Joint DOA, Range, and Polarization Estimation in the Fresnel Region

Abstract

A new algorithm of joint direction-of-arrival (DOA), range, and polarization estimation is proposed to localize multiple polarized sources in the Fresnel region. The algorithm is based on a sparse linear array composed of dual-polarization sensors with symmetric subarray partition. By the symmetric property of sparse linear array, the steering vector of the polarized array can be expressed as the product of a complex matrix with the signal's DOA and a complex matrix with the signal's range and a complex vector with the signal's polarization.
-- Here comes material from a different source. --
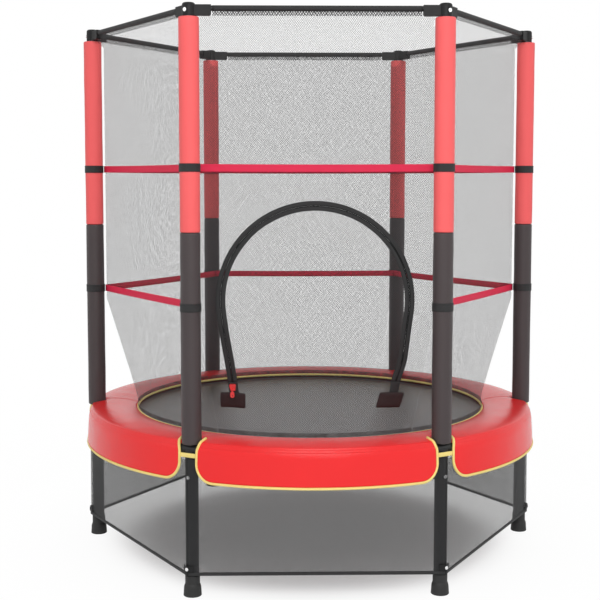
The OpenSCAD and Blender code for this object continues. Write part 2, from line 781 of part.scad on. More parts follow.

A spectral rank reduction (RARE) algorithm is presented to estimate the DOA independent from the range and polarization. With each estimated DOA, the range of each source is accordingly estimated by defining the 1-D range RARE function. For each DOA and range of source, a MUSIC algorithm is finally adopted for the signal's polarization. The DOA and range identifiability of the proposed algorithm are discussed, and the range ambiguity issues caused by sparse linear array are analyzed. The proposed algorithm employs only second-order statistics and 1-D search so that its computational burden is reduced. The limitation of inter-element spacing (d ≤ λ/4) is overcome. By numerical examples, it is shown that the proposed algorithm can enhance the angle resolution even with the limited number of sensors.